Did you know that your people skills are the determining factor in whether you get hired, fired, offered advancement or left behind? Of course, no one is saying that technical skills aren’t important, they are. But, regardless of how technical or intricate your job is, or the position you have at work or in your social circle, there is one constant that never changes. And, that is, having to deal with other people.
Do you have top-notch people skills? How well do you listen? Are you able to take constructive criticism? Are you helpful when giving feedback? Are you able to cope with uncertainty, have empathy, patience and are you open to understanding different view-points? What’s your cooperation quotient? And, how would you rate your self-awareness? How you’ve learned to deal with others plays a huge role in determining your personal and professional success.
In the 16th century, English poet John Donne wrote, “No man is an island… ‘. Those words not only ring true today, but they clang louder than ever. On a global scale, we deal with people in different countries, different time zones and different cultures, and it’s our people skills that are determining factors in how we communicate and the kind of foundation we build toward any future relationships with each other.

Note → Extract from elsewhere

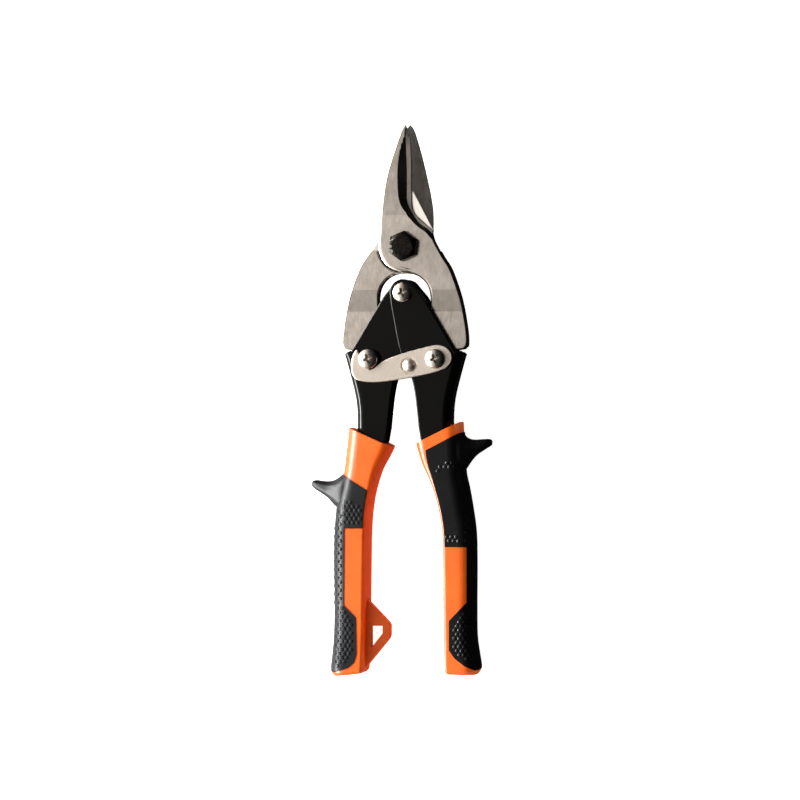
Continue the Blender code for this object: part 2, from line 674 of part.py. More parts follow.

Unlike hard skills – the specific skills we use to perform our jobs and other tasks efficiently, people skills – also referred to as soft skills – are those skills that shape how we communicate, relate, socialize and interact, as well as, how we handle life’s challenges and the unexpected that gets thrown at us from time to time. Your likeability and how you ‘fit’ into a group or an organization is determined to a large degree by the people (soft) skills you have developed.
In a Globe and Mail, February 2013 issue, columnist Leah Eichler wrote an intriguing article titled, “Why chemistry will help you land your next job”. At one point she says, “The idea that companies – or hiring managers – look for cultural fit when evaluating a potential employee is not new, but its importance may have been previously understated…”
In a lecture he gave at Google, Daniel Coleman said, “These soft skills have hard value…”
For example, the ability to communicate effectively is a basic people skill. Without strong, clear and solid communication skills, no organization could exist and economies would falter. As much as we talk about new technologies and new information popping up with lightning speed, it is our ability to communicate that translates that technology and information into mutual benefit. In my Presentation Skills Workshops, we just don’t look at the role and importance of communication when making formal presentations, we also look at building up our people skills. It’s not the information that makes the connection with your audience, it’s you. The better your people skills the greater your success. Truly, at every vantage point in our lives, it’s our people skills that are the determining factor.